The Gravediggaz demo sat for nearly a year, shunned by labels and A&Rs alike. “I would hear stuff from A&R meetings… ‘This is horrible. These guys are old. Why you wanna sign them?’” Paul recalled. One rejection came from Russell Simmons himself. The irony? Shortly after passing on the project, Simmons released Flatlinerz—his own horrorcore act.
Even Ruthless Records came calling. Paul met with Eazy-E and Jerry Heller, who offered a deal—one that Paul ultimately turned down. “That contract was bad. I’d rather have no deal than put that out,” he said. “It just wasn’t sexy.”
It wasn’t until G Street Records stepped in that the Gravediggaz album finally saw daylight. Released in 1994, 6 Feet Deep (originally Niggamortis) was dark, satirical, and wildly experimental. The sound was raw but cohesive—driven by Paul’s instinct to let things breathe, play with structure, and turn trauma into rhythm. “I thought I made the dopest thing in the world,” he said. “Like I’m playing this to them… ‘This is amazing.
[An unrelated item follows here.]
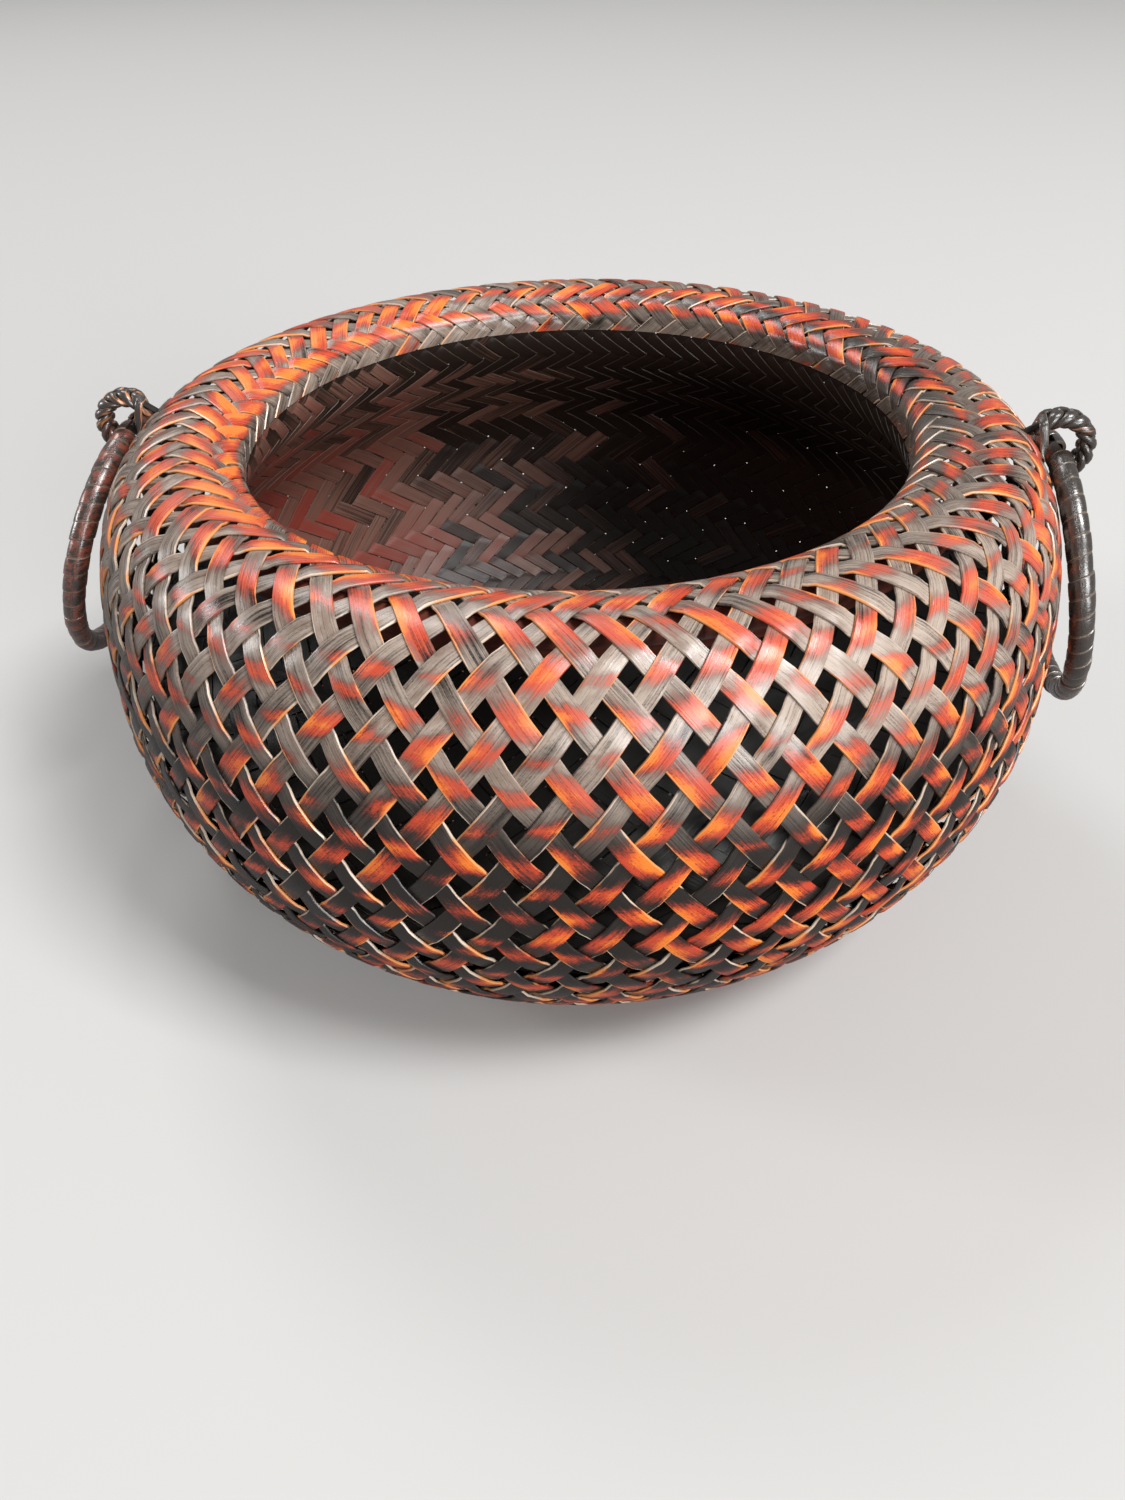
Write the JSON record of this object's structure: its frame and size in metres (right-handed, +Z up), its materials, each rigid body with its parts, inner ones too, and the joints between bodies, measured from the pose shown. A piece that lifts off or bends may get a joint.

I did it.’ And they were like, ‘It’s all right.’”
But fans saw what critics didn’t. The album didn’t just introduce horrorcore to a wider audience—it validated its creators. “My main concern was Poetic and Frukwan,” Paul explained. “That they could establish themselves, tour, and make money. That meant everything.”
Paul didn’t stay on for the second album, choosing instead to step aside so others could eat. “RZA didn’t really need the Gravediggaz at that point,” he said. “So I told him, get your guys from your camp. Let them produce and make money. Let’s make sure everybody eats.”
Gravediggaz wasn’t supposed to happen. It wasn’t marketable, wasn’t clean, wasn’t fashionable. But that’s exactly why it worked. It was honest, angry, funny, and self-aware. And it reminded the culture that real innovation often comes from the margins.
As Paul put it best: “You gotta believe in yourself. Nobody’s gonna hire you. You gotta hire yourself.”